Ce show qui avait tout pour captiver ne tient cependant pas ses promesses. D’abord, à cause de son format : ce n’est qu’une mini-série, composée d’une saison de quatre épisodes, précipitant exagérément l’intrigue. La fuite d’Etsy, sa prise en chasse par son mari Moishe (Amit Rahav) s'enchaînent brutalement au détriment de la crédibilité. Ensuite, à cause de son écriture, trop édulcorée, voire niaise : n’ayant connu que New York et son quartier juif, la jeune femme s’envole vers Berlin, la ville européenne où la fête est reine et où, en plus d’être permis, tous les excès sont presque encouragés. On pourrait attendre de la jeune mariée qu'elle s’oublie dans les arrières salles du Berghain, embrasse filles et garçons, rentre chez elle au petit matin et change radicalement de vie. Mais il n’en est rien. Etsy poursuit son rêve avorté de carrière : devenir pianiste. Elle se rapproche alors d’une bande de musiciens de la Philharmonie et auditionne tout aussi vite pour rejoindre leur classe.

 

 

https://youtu.be/-zVhRId0BTw

Bien que dénonciateur de pratiques archaïques et dégradantes, Unorthodox ne convainc pas, restant convenu et manichéen, et n'allant jamais au bout de la violence qu'il évoque, malgré quelques scènes fortes comme celle du mariage où Etsy – mariée alors qu’elle n’est pas encore majeure et son mari non plus –  est contrainte, selon la coutume, de porter un linge blanc totalement opaque sur le visage, tandis qu'hommes et femmes célèbrent cette union chacun de leur côté, dans deux salles séparées, sans oublier des scènes de discussions lunaires où seul le yiddish est autorisé et l’anglais banni. Malgré cela, la première saison d’Unorthodox fait pourtant l’effet d’un pétard mouillé.
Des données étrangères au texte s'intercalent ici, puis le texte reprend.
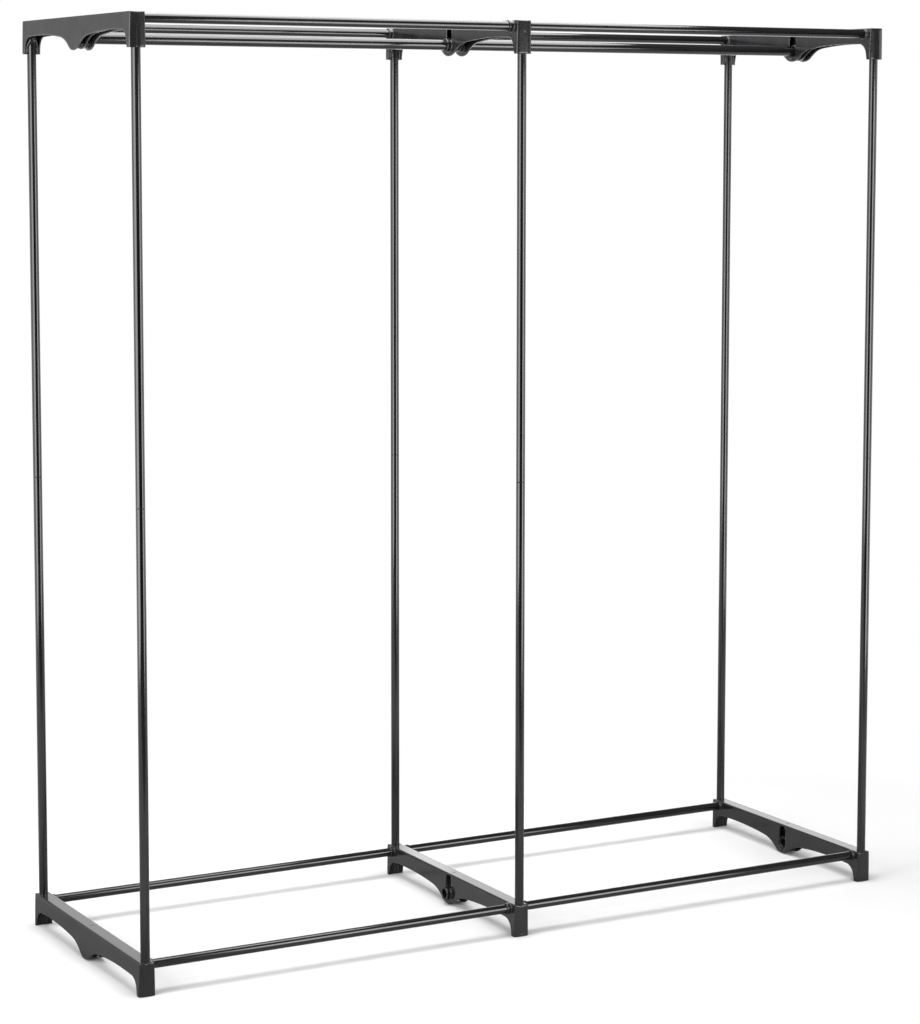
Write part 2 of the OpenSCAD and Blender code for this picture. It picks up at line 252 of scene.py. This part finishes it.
rail_plastic, place = blank_material("rail_plastic")
grain = noise(place, 2600.0, 1.0)
blotch = noise(place, 34.0, 4.0)
flow = noise(place, 60.0, 2.0, (1.0, 0.12, 1.0))
height = grain * 0.7 + flow * 0.3
edges = height.add("ShaderNodeBevel", {"Radius": edge_radius}, {"samples": 8})
relief = height.add("ShaderNodeBump", {
    "Height": height, "Strength": 0.12, "Distance": grain_depth, "Normal": edges})
tint = blotch.above(0.3, 0.75).mixed(rail_black, rail_grey)
principled(tint, rail_gloss + blotch * 0.06 + flow * 0.03, relief, rail_specular)


def dress(names, material):
    """Gives CAD pieces their material."""
    for name in names:
        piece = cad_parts[name]
        piece.data.materials.clear()
        piece.data.materials.append(material)
        for face in piece.data.polygons:
            face.material_index = 0


levels = ("bottom", "top")
sides = ("left", "middle", "right")
dress([f"{level}_rail_{side}" for level in levels for side in sides], rail_plastic)


# The posts and the front and rear tubes. Thin steel tube 16 mm across, coated with a baked black
# enamel that is glossy but not quite smooth: it has a slight orange peel and faint marks along the
# tube from drawing and packing.
enamel_black = (0.004, 0.004, 0.0047, 1.0)
enamel_grey = (0.007, 0.007, 0.008, 1.0)
enamel_gloss = 0.06
enamel_specular = 0.58
mark_stretch = 0.02
peel_depth = 0.00006


def enamel(name, along):
    """Black enamel on a tube that runs along one axis: 0 for X and 2 for Z."""
    material, place = blank_material(name)
    drawn = [mark_stretch if axis == along else 1.0 for axis in range(3)]
    peel = noise(place, 900.0, 2.0)
    streak = noise(place, 420.0, 2.0, drawn)
    cloud = noise(place, 9.0, 3.0)
    height = peel * 0.6 + streak * 0.4
    relief = height.add("ShaderNodeBump", {"Height": height, "Strength": 0.12, "Distance": peel_depth})
    tint = cloud.above(0.35, 0.7).mixed(enamel_black, enamel_grey)
    principled(tint, enamel_gloss + streak * 0.06 + cloud * 0.04, relief, enamel_specular)
    return material


ends = ("front", "rear")
post_enamel = enamel("post_enamel", 2)
tube_enamel = enamel("tube_enamel", 0)
dress([f"{level}_post_{end}_{side}" for level in ("lower", "upper") for end in ends for side in sides],
      post_enamel)
dress([f"{level}_tube_{end}_{side}" for level in levels for end in ends for side in ("left", "right")],
      tube_enamel)


# The two hanging rods. The same enamel on a thicker steel tube, 19 mm across, that carries the hangers.
# Each rod is held at its two ends, in the round lobes of the top rails.
rod_enamel = enamel("rod_enamel", 0)
dress(["hanging_rod_left", "hanging_rod_right"], rod_enamel)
Si Anna Winger et Alexa Karolinski, les créatrices du show, sont rappelées pour un second chapitre, elles auraient tout intérêt à s'inspirer de Yolande Zaumerman et de son film M – César du meilleur documentaire cette année –, portrait juste et brutal de l’enfer des communautés ultra orthodoxes.

 

Unorthodox (2020), une série créé par Anna Winger et Alexa Karolinski, disponible demain sur Netflix.